Monday, February 20, 2012

Money Monday: OBU - The Baptist Building's Newest Tenant

Well here's an interesting little gem several of you sent in.

OBU announced this morning that it will relocate its graduate school in May.  The university had leased space in a building downtown, but is now moving to the BGCO headquarters at 3800 N. May Avenue.  After a 5+ year run downtown, it looks like OBU and the convention worked out a win-win to move OBU's graduate programs to the mother ship.

Now, ordinarily, this administrative decision is not something we would have an opinion about, since it apparently has nothing to do with any of Save OBU's concerns and it may, in fact, be a great idea.  But given the recent unprecedented changes in OBU's academic affairs, this move has struck many people as disconcerting just in the few hours since the news was announced.
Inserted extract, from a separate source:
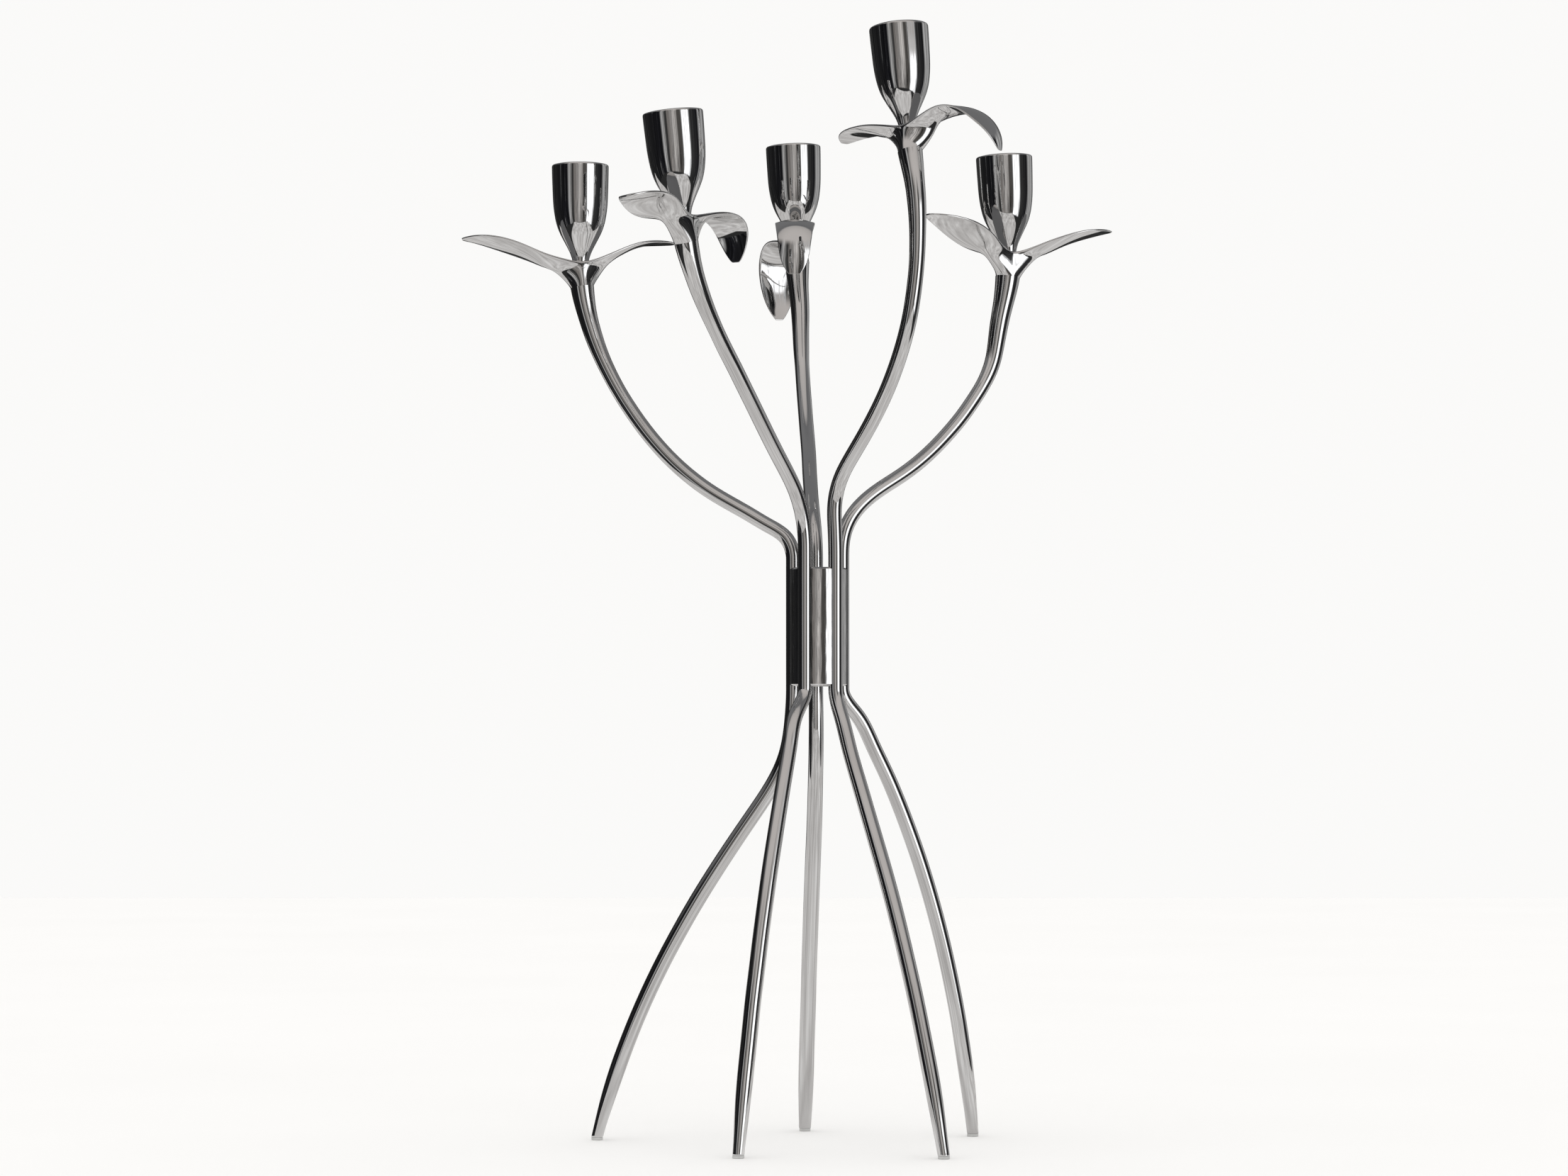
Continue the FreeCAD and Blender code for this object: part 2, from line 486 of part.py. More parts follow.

I don't really know the details of the BGCO's recent tenants or the amount of office space it occupies.  But it seems reasonable to assume that OBU will pay a much lower rent since a) the new location is not in downtown and b) the new landlord pays no property taxes whereas the present landlord presumably does.  So OBU's graduate programs can save on overhead and the BGCO gets a large new tenant.

Why, then, does this rub so many of us the wrong way?  Probably because we are already highly suspicious of the BGCO's interference in OBU affairs.  So much about OBU's governance and administration since even before the current president's election smacks of BGCO meddling.  It's difficult to demonstrate clear and direct orders from the convention to University administrators, but we're working on it.  And even without evidence of direct interference, we can still see that the BGCO's agenda to transform OBU is being enacted, incrementally but deliberately.

Think of all that has happened:
  • President Brister's complaint that "Anthony thinks he's my boss"
  • The presidential search committee's concerns about OBU sending too many of its graduates to moderate seminaries and too few to BGCO pulpits
  • The president's plan to remake the School of Christian service
  • The strained relations with Oklahoma City, First and Shawnee, First (two CBFO churches that the BGCO can't stand)
  • The demotion of a moderate female administrator
  • The creation of the provost position for a fundamentalist enforcer
  • The dismissal of two religion professors in spite of tenure considerations and against Faculty Handbook policies
  • The gutting of the philosophy curriculum in favor of "Christian apologetics"
  • The early retirements of many moderate professors
  • The installation of an avowedly fundamentalist bookstore that refuses to sell mainstream books
  • The new practice of ignoring faculty search committee recommendations in hiring
  • Refusing to admit mistakes in the forced dismissal debacles
  • Dismissing student, faculty, and alumni protests and continuing to remake OBU in the BGCO's image

At the moment, we are only able to connect a few of these concerns directly back to the BGCO.  We continue to document conversations and events, and are working tirelessly to paint a more vivid picture of BCGO meddling.  But make no mistake: BGCO power brokers are overjoyed about every item on the above list and more.  In their minds, President Whitlock is God's man for this hour.  And Provost Norman is a godsend because they can get their dirty work done without even having to ask!  He's enough of a true believe that he does all this stuff without having to be told!

So when OBU moves a new and growing part of its operation into the BGCO's own headquarters, it is clearly symbolic of a new dynamic that they love and we are rightly suspicious about.  How wonderful it would be if the landlord-tenant dynamic was the extent of OBU's relationship to the BGCO!


  1. lots of assumptions here and almost no facts.

    1. Almost no facts? Did you SEE the bulleted list? As for the assumptions, a lot of people think they're well-founded, given the facts.

    2. I'm not on anyone's side here. But I find it less than convincing when I read an article full of statements such as:

      'I don't really know the details...'
      'But it seems reasonable to assume...'
      'It's difficult to demonstrate clear and direct orders...'

    3. Article? This guy is a blogger, not a journalist. Personally, I think all his speculations are right on target. If anything, he's understating the lurch toward fundamentalism. Those qualifiers you quoted are just honest efforts to avoid overly strong statements. This guy obviously has a ton of sources and frankly has provided more useful information about OBU than you would read in a hundred issues of the alumni magazine.